DBRS Morningstar Confirms Dollarama Inc. at BBB, Stable Trends
ConsumersDBRS Limited (DBRS Morningstar) confirmed the Issuer Rating and Senior Unsecured Notes rating of Dollarama Inc. (Dollarama or the Company) at BBB with Stable trends. The rating confirmations and Stable trends reflect DBRS Morningstar's view that Dollarama will continue to deliver solid operating performance, benefitting from strong demand as customers seek value against the backdrop of a challenging macroeconomic environment. Furthermore, the rating actions continue to incorporate Dollarama's disciplined expansion plans, which are steadily increasing its scale and geographic diversification, as well as the Company's balanced financial management practices. The ratings also continue to reflect the Company’s strong brand and market position, efficient operations, and geographic diversification, while also considering Dollarama's competitive retail environment and dependence on supply-chain management to maintain low prices.
DBRS Morningstar forecasts sales to grow to approximately $5.6 billion in F2024 and $5.9 billion in F2025. DBRS Morningstar expects sales growth to be driven by mid-single-digit same-store sales growth benefitting from strong consumer demand, particularly through at least the first half of F2024; a higher average price point; and approximately 60 to 70 net new store openings per year. DBRS Morningstar anticipates EBITDA margins to remain relatively stable in F2024 before modestly expanding in F2025. DBRS Morningstar expects gross margins to benefit from decreased freight and logistic expenses, partially offset by increased sales of lower-margin consumable products. DBRS Morningstar anticipates selling, general, and administrative costs (SG&A) as a percentage of sales to increase with wage pressures more than offsetting operating leverage gains as well as benefits from efficiency and productivity initiatives. As such, DBRS Morningstar forecasts EBITDA (excluding equity earnings from Dollarcity) to grow to approximately $1.6 billion in F2024 and to above $1.7 billion in F2025.
DBRS Morningstar expects Dollarama’s financial profile to remain appropriate for the current rating, supported by its strong cash-generating capacity combined with the Company's balanced financial management practices. DBRS Morningstar anticipates capital expenditures (capex) and dividends to be above $190 million and $70 million per year in F2024 and F2025, respectively, resulting in DBRS Morningstar's forecast of free cash flow (FCF) (after dividends but before changes in working capital and lease principal payments) to grow in line with earnings and be above $900 million in F2024 and F2025. DBRS Morningstar anticipates Dollarama will continue its pattern of using its FCF (after changes in working capital and lease principal repayments) and over the more medium-term potentially some incremental debt to repurchase shares such that credit metrics remain appropriate for the current rating.

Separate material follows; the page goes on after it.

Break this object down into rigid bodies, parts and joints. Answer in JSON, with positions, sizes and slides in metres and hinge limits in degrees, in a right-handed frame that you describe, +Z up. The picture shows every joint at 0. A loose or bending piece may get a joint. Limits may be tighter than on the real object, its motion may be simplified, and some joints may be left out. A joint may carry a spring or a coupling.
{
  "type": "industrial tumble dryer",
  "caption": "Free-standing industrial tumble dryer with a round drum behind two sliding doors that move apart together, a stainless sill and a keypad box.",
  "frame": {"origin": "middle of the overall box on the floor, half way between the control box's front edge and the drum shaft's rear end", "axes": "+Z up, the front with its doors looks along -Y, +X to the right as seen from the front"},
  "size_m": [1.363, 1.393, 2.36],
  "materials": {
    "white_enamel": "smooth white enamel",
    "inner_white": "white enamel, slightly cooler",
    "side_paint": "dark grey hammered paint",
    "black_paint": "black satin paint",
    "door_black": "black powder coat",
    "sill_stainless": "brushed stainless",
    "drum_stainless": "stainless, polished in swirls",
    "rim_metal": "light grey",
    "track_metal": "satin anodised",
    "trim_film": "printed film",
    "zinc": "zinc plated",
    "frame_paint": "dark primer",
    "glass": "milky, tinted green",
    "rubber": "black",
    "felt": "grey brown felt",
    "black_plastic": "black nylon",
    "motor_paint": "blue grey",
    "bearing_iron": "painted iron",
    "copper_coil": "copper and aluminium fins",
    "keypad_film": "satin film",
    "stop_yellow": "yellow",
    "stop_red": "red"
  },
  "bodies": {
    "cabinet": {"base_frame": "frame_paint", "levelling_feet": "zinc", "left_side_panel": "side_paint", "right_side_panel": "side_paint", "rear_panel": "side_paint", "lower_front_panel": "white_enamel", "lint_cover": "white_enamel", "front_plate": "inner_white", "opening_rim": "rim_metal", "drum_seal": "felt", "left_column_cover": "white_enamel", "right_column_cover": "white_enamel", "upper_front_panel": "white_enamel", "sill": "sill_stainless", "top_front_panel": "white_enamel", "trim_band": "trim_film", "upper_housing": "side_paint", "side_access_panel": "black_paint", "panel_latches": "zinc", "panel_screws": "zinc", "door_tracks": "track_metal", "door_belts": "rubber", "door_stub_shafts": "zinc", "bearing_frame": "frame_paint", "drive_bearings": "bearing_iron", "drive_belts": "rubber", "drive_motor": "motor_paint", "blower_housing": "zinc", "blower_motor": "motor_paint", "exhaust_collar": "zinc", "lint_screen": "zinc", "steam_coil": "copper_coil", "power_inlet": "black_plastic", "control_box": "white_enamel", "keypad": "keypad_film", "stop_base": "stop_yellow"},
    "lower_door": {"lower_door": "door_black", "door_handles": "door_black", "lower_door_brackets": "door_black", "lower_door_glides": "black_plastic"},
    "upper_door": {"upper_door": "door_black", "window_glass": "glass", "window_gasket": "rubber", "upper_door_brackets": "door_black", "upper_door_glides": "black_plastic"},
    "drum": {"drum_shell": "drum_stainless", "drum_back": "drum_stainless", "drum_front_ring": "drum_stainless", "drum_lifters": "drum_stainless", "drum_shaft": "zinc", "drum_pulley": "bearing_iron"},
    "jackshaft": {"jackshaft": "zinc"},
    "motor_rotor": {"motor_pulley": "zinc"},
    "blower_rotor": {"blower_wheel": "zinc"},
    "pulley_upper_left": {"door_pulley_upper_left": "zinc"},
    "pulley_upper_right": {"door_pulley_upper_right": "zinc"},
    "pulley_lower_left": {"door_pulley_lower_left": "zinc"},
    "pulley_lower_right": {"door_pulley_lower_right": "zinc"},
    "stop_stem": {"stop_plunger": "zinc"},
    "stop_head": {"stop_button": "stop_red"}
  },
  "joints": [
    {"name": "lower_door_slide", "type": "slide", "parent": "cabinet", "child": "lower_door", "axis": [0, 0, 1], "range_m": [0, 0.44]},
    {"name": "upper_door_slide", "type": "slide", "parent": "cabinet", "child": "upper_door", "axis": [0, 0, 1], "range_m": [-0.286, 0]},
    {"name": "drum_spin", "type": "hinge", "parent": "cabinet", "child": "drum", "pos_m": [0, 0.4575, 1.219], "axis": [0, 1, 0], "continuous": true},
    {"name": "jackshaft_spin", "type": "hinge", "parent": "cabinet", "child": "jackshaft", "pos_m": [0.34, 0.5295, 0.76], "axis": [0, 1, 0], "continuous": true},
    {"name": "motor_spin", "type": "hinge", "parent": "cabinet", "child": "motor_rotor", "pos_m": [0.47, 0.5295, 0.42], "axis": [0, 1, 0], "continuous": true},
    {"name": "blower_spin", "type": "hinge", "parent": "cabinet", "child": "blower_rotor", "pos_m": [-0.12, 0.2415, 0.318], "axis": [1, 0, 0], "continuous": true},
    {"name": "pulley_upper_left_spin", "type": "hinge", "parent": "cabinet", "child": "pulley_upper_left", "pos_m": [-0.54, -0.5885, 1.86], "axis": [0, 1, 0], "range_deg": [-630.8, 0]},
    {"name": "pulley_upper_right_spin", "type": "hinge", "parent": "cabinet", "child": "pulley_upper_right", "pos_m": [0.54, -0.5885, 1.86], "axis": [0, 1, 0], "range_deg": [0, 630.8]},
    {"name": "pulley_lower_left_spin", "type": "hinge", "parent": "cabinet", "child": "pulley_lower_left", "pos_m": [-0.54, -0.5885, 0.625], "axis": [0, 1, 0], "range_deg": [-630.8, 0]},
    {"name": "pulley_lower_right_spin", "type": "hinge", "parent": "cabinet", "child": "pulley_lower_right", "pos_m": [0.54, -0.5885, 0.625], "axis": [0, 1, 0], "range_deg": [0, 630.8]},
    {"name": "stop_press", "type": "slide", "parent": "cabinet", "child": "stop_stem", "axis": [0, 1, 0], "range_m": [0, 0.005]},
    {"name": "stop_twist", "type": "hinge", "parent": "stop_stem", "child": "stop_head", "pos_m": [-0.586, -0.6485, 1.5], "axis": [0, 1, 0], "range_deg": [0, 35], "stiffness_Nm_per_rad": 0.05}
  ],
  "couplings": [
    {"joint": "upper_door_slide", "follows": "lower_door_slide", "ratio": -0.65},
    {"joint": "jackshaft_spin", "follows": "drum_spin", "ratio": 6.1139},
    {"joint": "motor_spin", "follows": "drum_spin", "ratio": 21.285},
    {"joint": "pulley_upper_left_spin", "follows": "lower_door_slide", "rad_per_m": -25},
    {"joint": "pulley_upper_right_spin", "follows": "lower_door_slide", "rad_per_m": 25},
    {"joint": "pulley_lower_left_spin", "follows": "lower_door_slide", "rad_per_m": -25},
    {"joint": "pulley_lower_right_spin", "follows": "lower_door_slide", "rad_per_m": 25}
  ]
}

DBRS Morningstar could take a positive rating action should Dollarama's business risk profile meaningfully strengthen and credit metrics improve such that debt-to-EBITDA drops below 2.50 times (x) on a normalized and sustainable basis. However, should credit metrics deteriorate for a sustained period (i.e., debt-to-EBITDA increase above 3.25x) as a result of either weaker-than-expected operating performance and/or more aggressive financial management, the ratings could be pressured.
ENVIRONMENTAL, SOCIAL, GOVERNANCE CONSIDERATIONS
There were no Environmental/Social/Governance factor(s) that had a significant or relevant effect on the credit analysis.
A description of how DBRS Morningstar considers ESG factors within the DBRS Morningstar analytical framework can be found in the DBRS Morningstar Criteria: Approach to Environmental, Social, and Governance Risk Factors in Credit Ratings at https://www.dbrsmorningstar.com/research/416784 (July 04, 2023)
Notes:
All figures are in Canadian dollars unless otherwise noted.
DBRS Morningstar applied the following principal methodology:
-- Global Methodology for Rating Companies in the Merchandising Industry (September 2, 2022; https://www.dbrsmorningstar.com/research/402334)
The credit rating methodologies used in the analysis of this transaction can be found at: https://www.dbrsmorningstar.com/about/methodologies.
A description of how DBRS Morningstar analyzes corporate finance transactions and how the methodologies are collectively applied can be found at: https://www.dbrsmorningstar.com/research/397223.
The related regulatory disclosures pursuant to the National Instrument 25-101 Designated Rating Organizations are hereby incorporated by reference and can be found by clicking on the link under Related Documents or by contacting us at info@dbrsmorningstar.com.
The rating was initiated at the request of the rated entity.
The rated entity or its related entities did participate in the rating process for this rating action.
DBRS Morningstar had access to the accounts, management, and other relevant internal documents of the rated entity or its related entities in connection with this rating action.
This is a solicited credit rating.
The conditions that lead to the assignment of a Negative or Positive trend are generally resolved within a 12-month period. DBRS Morningstar trends and ratings are under regular surveillance.